Lebih lanjut, pembatalan yang dilakukan pameran Lukisan di Galeri Nasional ini memberitahukan kepada kita kekhawatiran pemerintah terhadap dampak signifikan seni rupa. Jika ekspresi kritis terus ditekan, maka tidak dapat dipungkiri bahwa partisipasi masyarakat dalam proses demokrasi itu sendiri bisa melemah. Masyarakat bisa menjadi apatis dan takut mengutarakan pendapat atau kritiknya karena takut akan terkena tindakan yang serupa.

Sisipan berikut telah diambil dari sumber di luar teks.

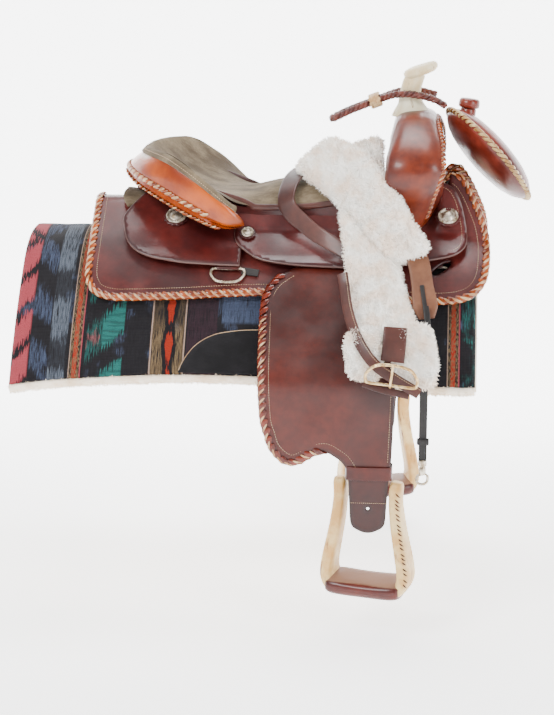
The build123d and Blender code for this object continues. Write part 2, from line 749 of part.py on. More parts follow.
# route of the braided strap: from one side of the canteen's top, past the horn, round
# the bight behind it and back to the other side
NEAR_STRAND = [
    (249, -25, 240), (232, -28, 251), (197, -29.5, 260), (166, -21, 259), (143, -8.8, 251),
    (84, -11.5, 228.2), (56, -15, 214),
]
FAR_LIFT = 2.0
STRAP_ROUTE = NEAR_STRAND + [(x, -y, z + (FAR_LIFT if x > 180 else 0)) for x, y, z in reversed(NEAR_STRAND[1:])]


def arc_radii(points, share=0.45):
    """fillet radius at each inner corner: a share of the shorter run"""
    radii = []
    for a, b, c in zip(points, points[1:], points[2:]):
        first = Vector(*b) - Vector(*a)
        second = Vector(*c) - Vector(*b)
        turn = math.radians(first.get_angle(second))
        run = min(first.length, second.length)
        radii.append(share * run / math.tan(turn / 2))
    return radii


def horn_strap():
    """one long braid doubled round the horn's neck"""
    radii = arc_radii(STRAP_ROUTE)
    path = FilletPolyline(*STRAP_ROUTE, radius=radii)
    start = Plane(origin=path @ 0, z_dir=path % 0)
    cord = sweep(start * Circle(STRAP_D / 2), path=path)
    print("strap length", round(path.length), "least radius", round(min(radii), 1))
    print("volume ratio", round(cord.volume / (math.pi * STRAP_D ** 2 / 4 * path.length), 4))
    return cord


KNOT_AT = (129.0, 0.0, 245.6)
STRAP_RUN = (-31.0, 0.0, -12.0)


def strap_knot():
    """braided knot that slides along both parts of the strap"""
    frame = Plane(origin=KNOT_AT, x_dir=(0, 1, 0), z_dir=STRAP_RUN)
    outer = extrude(frame * SlotOverall(43, 24), amount=8, both=True)
    inner = extrude(frame * SlotOverall(36, 15), amount=30, both=True)
    return fillet(outer.edges(), 3) - inner


# ---------------------------------------------------------------- breast collar
def collar_upper():
    """fleece-covered arm laid down across the seat and the front of the jockey"""
    stations = [
        ((19, -16, 154), (31, 8, 24)), ((73, -69, 135), (33, 4, 30)), ((120, -123, 98), (34, -9, 30)),
        ((167, -170, 44), (34, -11, 22)), ((204, -190, 6), (30, -3, 13)),
    ]
    return ribbon(stations, 20) - fork_shape(-0.4) - collar_lower()


def collar_lower():
    """wide fleece-covered middle, hung down over the fender"""
    stations = [
        ((104, 6, 164), (34, 0, 14)), ((104, -52, 140), (36, 0, 12)), ((112, -108, 82), (38, 0, 8)),
        ((128, -165, 14), (40, 0, 4)), ((146, -226, -55), (44, 0, 0)), ((164, -285, -98), (50, 0, 2)),
        ((168, -316, -128), (60, 0, 2)), ((170, -322, -176), (56, 0, -3)),
    ]
    return ribbon(stations, 20) - fork_shape(-0.4) - seat()


def collar_tug_strap():
    """tan strap with a folded end that comes out of the upper arm"""
    stations = [
        ((212, -194, 0), (20, 0, 2)), ((218, -218, -40), (20, 0, 2)), ((224, -242, -76), (21, 0, 2)),
        ((226, -248, -94), (17, 0, 2)),
    ]
    return ribbon(stations, 6) - collar_upper() - collar_lower()


def collar_neck_strap():
    """strap that crosses the seat and disappears under the fleece"""
    stations = [
        ((-16, 6, 119), (17, 0, 4)), ((-15, -44, 112), (17, 0, 4)), ((-12, -86, 90), (17, 0, 2)),
        ((6, -104, 58), (15, -4, 6)), ((38, -122, 36), (10, -8, 12)), ((70, -136, 22), (8, -8, 12)),
    ]
    return ribbon(stations, 4) - seat() - collar_upper() - collar_lower()


def collar_billet():
    """double-stitched strap that curves down the fleece's edge to the buckle"""
    stations = [
        ((92, -240, -24), (11, 0, 5)), ((100, -276, -62), (11, -2, 4)), ((120, -316, -100), (9, -4, 8)),
        ((146, -336, -134), (6, -2, 11)), ((178, -341, -156), (5, 0, 11)), ((214, -341, -176), (4, 0, 8)),
    ]
    return ribbon(stations, 4) - collar_lower()


BUCKLE_FRAME = Plane(origin=(170, -350, -166), x_dir=(-1, 0, 0.12), z_dir=(0.1, 0.97, 0.25))
BUCKLE_HALF, BUCKLE_REACH, BUCKLE_WIRE = 41.0, 36.0, 5.0


def collar_buckle():
    return BUCKLE_FRAME * wire_dee(BUCKLE_HALF, BUCKLE_REACH, BUCKLE_WIRE)


def buckle_tongue():
    """tongue looped on the buckle's bar"""
    eye = Rot(0, 90, 0) * Cylinder(BUCKLE_WIRE / 2 + 2.6, 6)
    pin = Pos(0, 22, -4.0) * Box(5, 38, 2.2)
    bore = Rot(0, 90, 0) * Cylinder(BUCKLE_WIRE / 2 + 0.4, 20)
    return BUCKLE_FRAME * (eye + pin - bore)


# ---------------------------------------------------------------- tie-down strap
TIE_AT = (223.0, -319.0, -182.0)
TIE_LENGTH, TIE_WIDTH, TIE_THICK = 122.0, 13.0, 2.6
KEEPER_Z = -268.0


def tie_down_strap():
    """narrow black strap with its keeper, hung from the collar's lower edge"""
    x, y, z = TIE_AT
    strap = Pos(x, y, z - TIE_LENGTH / 2) * Box(TIE_WIDTH, TIE_THICK, TIE_LENGTH)
    keeper = Pos(x, y, KEEPER_Z) * Box(TIE_WIDTH + 5, TIE_THICK + 5, 9)
    end = Pos(x, y, z - TIE_LENGTH) * Box(TIE_WIDTH, 10, 8)
    eye = Pos(x, y, z - TIE_LENGTH) * Cylinder(3.4, 40)
    room = Pos(x, y, z - TIE_LENGTH + 7.4) * Cylinder(5.2, 5)
    return strap + keeper + end - eye - room


def tie_down_snap():
    """swivel snap hook: a post in the strap's end, a body and a hook"""
    x, y, z = TIE_AT
    top = z - TIE_LENGTH
    post = Pos(x, y, top - 3) * Cylinder(3.0, 18)
    knob = Pos(x, y, top + 7.4) * Cylinder(4.6, 4)
    body = Pos(x, y, top - 13) * Cylinder(5.5, 14)
    hook = Pos(x, y, top - 27) * Rot(90, 0, 0) * Torus(8.5, 2.4)
    return post + knob + body + hook


# ---------------------------------------------------------------- write the nodes
def write_nodes():
    os.makedirs("parts", exist_ok=True)
    save("saddle_pad_lining", pad_layer(PAD_LINING))
    save("saddle_pad_shell", pad_layer(PAD_SHELL))
    save("pad_wear_leathers", both(pad_wear_leather()))
    save("skirt_lacing", both(skirt_lacing()))
    save("tree_bars", tree_bars())
    save("tree_fork", tree_fork())
    save("tree_cantle", tree_cantle())
    save("fork_cover", fork_cover())
    save("fork_lacing", fork_lacing())
    save("horn_post", horn_post())
    save("horn_neck", horn_neck())
    save("horn_cap", horn_cap())
    save("cantle_roll", cantle_roll())
    save("cantle_lacing", cantle_lacing())
    save("seat", seat())
    save("rear_jockeys", both(rear_jockey()))
    save("seat_jockeys", both(seat_jockey()))
    save("front_jockeys", both(front_jockey()))
    save("concho_rosettes", solids_of(
        concho_set(["rear", "front"], LARGE_CONCHO_R + 3, ROSETTE, 0),
        concho_set(["mid"], SMALL_CONCHO_R + 2.5, ROSETTE, 0),
    ))
    save("conchos_large", concho_set(["rear", "front"], LARGE_CONCHO_R, CONCHO, 3))
    save("conchos_small", concho_set(["mid"], SMALL_CONCHO_R, CONCHO, 2))
    save("rigging_straps", solids_of(
        both(rigging_strap(REAR_DEE, REAR_DEE_OUT, RIGGING, 2.1)),
        both(rigging_strap(FRONT_DEE, FRONT_DEE_OUT, (26.5, 30.5), 1.8)),
    ))
    for name, side in SIDES.items():
        save(f"skirt_{name}", skirt(side))
        save(f"skirt_lining_{name}", skirt_lining(side))
        save(f"rear_dee_{name}", on_side(dee(REAR_DEE, REAR_DEE_OUT), side))
        save(f"front_dee_{name}", on_side(dee(FRONT_DEE, FRONT_DEE_OUT), side))
        save(f"stirrup_leather_{name}", stirrup_leather(side))
        save(f"fender_{name}", fender(side))
        save(f"fender_lacing_{name}", on_side(fender_lacing(), side) - fender(side))
        save(f"hobble_strap_{name}", hobble_strap(side))
        save(f"stirrup_frame_{name}", stirrup_frame(side))
        save(f"stirrup_bolt_{name}", stirrup_bolt(side))
        save(f"stirrup_tread_{name}", stirrup_tread(side))
    save("canteen_front", canteen_front())
    save("canteen_back", canteen_half(-1))
    save("canteen_seam", canteen_seam())
    save("canteen_stopper", canteen_stopper())
    save("horn_strap", horn_strap())
    save("strap_knot", strap_knot())
    save("collar_fleece_upper", collar_upper())
    save("collar_fleece_lower", collar_lower())
    save("collar_tug_strap", collar_tug_strap())
    save("collar_neck_strap", collar_neck_strap())
    save("collar_billet", collar_billet())
    save("collar_buckle", collar_buckle())
    save("collar_buckle_tongue", buckle_tongue())
    save("tie_down_strap", tie_down_strap())
    save("tie_down_snap", tie_down_snap())


write_nodes()
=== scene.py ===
import json
import math

import bpy
import numpy as np
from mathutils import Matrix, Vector
from mathutils.geometry import delaunay_2d_cdt


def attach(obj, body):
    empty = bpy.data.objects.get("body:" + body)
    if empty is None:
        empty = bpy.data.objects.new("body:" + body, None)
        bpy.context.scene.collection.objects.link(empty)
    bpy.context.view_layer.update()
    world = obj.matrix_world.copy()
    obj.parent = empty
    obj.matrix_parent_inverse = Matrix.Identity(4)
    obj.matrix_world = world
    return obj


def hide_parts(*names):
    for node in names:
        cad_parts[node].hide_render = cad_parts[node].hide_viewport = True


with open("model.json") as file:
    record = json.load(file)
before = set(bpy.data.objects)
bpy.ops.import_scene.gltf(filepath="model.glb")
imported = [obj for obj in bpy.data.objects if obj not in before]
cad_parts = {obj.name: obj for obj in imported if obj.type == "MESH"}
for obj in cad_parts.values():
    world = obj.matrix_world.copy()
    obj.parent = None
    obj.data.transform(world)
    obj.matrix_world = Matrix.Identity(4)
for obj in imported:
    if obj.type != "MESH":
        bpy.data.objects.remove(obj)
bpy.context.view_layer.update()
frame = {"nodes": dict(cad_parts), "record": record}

RNG = np.random.default_rng(7)
MM = 0.001
RIGHT, LEFT = -1, 1
SIDES = {"right": RIGHT, "left": LEFT}
UP = np.array([0, 0, 1.0])

# ------------------------------------------------------------ arch geometry, as in the CAD (mm)
FLANK_R, PAD_R, PAD_ANGLE = 816.0, 141.4, math.radians(41.5)
SLOPE, ROOF = math.radians(38), 66.8
FLANK_Y = -(FLANK_R - PAD_R) * math.sin(PAD_ANGLE)
FLANK_Z = -PAD_R - (FLANK_R - PAD_R) * math.cos(PAD_ANGLE)
CROWN_R = FLANK_R - (ROOF * math.cos(SLOPE) - FLANK_Y) / math.sin(SLOPE)
CROWN_Z = FLANK_Z + (FLANK_R - CROWN_R) * math.cos(SLOPE) + ROOF * math.sin(SLOPE)
SPINE = -ROOF - SLOPE * (CROWN_R + 36)
FOLD, STEEP = 6.0, math.radians(74)
PAD_START = (PAD_ANGLE - SLOPE) * FLANK_R
PAD_SPINE = PAD_START - PAD_ANGLE * PAD_R
TOUCH, TOUCH_OUT = 110.0, 41.2
TOUCH_ANGLE, HANG = SLOPE + TOUCH / FLANK_R, math.radians(88)
BEND_AT, BEND_R = 125.7, 100.0
BEND_END = BEND_AT + BEND_R * (HANG - TOUCH_ANGLE)


def flank(drop, out):
    angle = SLOPE + drop / FLANK_R
    return FLANK_Y + (FLANK_R + out) * np.sin(angle), FLANK_Z + (FLANK_R + out) * np.cos(angle)


def smooth(x, low, high):
    t = np.clip((x - low) / (high - low), 0, 1)
    return t * t * (3 - 2 * t)


def saddle_yz(x, drop, out):
    """the saddle's own arch: flank, straight roof and a tight crown"""
    y, z = flank(np.maximum(drop, 0), out)
    roof = np.clip(drop, -ROOF, 0)
    y, z = y + roof * math.cos(SLOPE), z - roof * math.sin(SLOPE)
    turn = SLOPE * (drop - SPINE) / (-ROOF - SPINE)
    crown = drop < -ROOF
    y = np.where(crown, (CROWN_R + out) * np.sin(turn), y)
    return y, np.where(crown, CROWN_Z + (CROWN_R + out) * np.cos(turn), z)


def steep_yz(x, drop, out):
    """flank that turns up steeply above the fold"""
    y, z = flank(np.maximum(drop, FOLD), out)
    rise = np.maximum(FOLD - drop, 0)
    return y - rise * math.cos(STEEP), z + rise * math.sin(STEEP)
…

“Kalau saya selaku pencinta seni sekaligus pegiat juga, apalagi di bidang seni visual, tentu saya ada kekhawatiran dan lebih memfilter lagi bahan seni ku untuk kedepannya setelah baca berita ini, tetapi sudah selayaknya seni itu sebagai wadah kritik berarti kritis, ya. Kalau memang keadaannya mendesak, saya sendiri tidak takut untuk mengkritik, terlepas dari konsekuensi akan di bungkam. Itu hak pribadinya kita masing masing.” Tambah Denis Tirtana.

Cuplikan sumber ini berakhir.